Interviewing the boxer Anthony Joshua last week, inevitably our shared love and admiration of Muhammad Ali came up. Was there ever a greater physical specimen, a more beautiful fighter, a more poetic trash-talker? No. As AJ said, there has never been anyone like him, and there never will be again.

We agreed that Donald Trump was no slouch when it comes to trash-talking either, though on balance this is a skill I would prefer to see in a boxer with a fight to promote than a candidate for the White House.

It seems, however, that their skills in boastful bombast are not the only thing that the world’s greatest-ever boxer and America’s worst-ever president have in common. In his prime, Ali was six feet three inches tall and weighed 214 pounds. And guess what Trump said his vital statistics were in the paperwork for his pending court case in Georgia? His measurements happened to match those of the man regularly voted the greatest sportsman of all time.

Not only is Trump now the perfect shape. He is also, surely, the greatest dieter of all time. When he was indicted in New York five months ago, he weighed in at 240 pounds. Oh, and he was an inch shorter in April, too. Quite something though, isn’t it, that even when filling in a basic form, he is incapable of telling the truth?

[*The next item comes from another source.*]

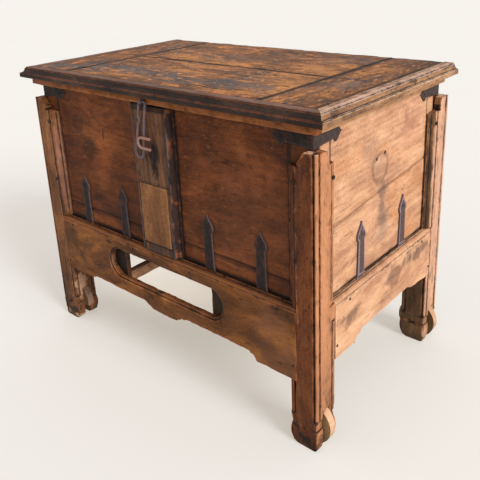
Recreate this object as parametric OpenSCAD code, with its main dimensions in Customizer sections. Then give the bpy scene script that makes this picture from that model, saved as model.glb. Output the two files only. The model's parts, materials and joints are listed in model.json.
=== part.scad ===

Trevor Phillips badgered me to be on the panel for his first Sunday morning show on Sky News, where I found myself sitting next to Rachel Johnson. MP turned prisoner turned priest Jonathan Aitken was also on the show, and when Rachel said it would be a good thing if all MPs spent time in prison, my “especially your brother” was surely the most open of open goals, especially as I had made clear in the green room beforehand that Boris Johnson surely deserved a spell behind bars for his many misdemeanours in public office.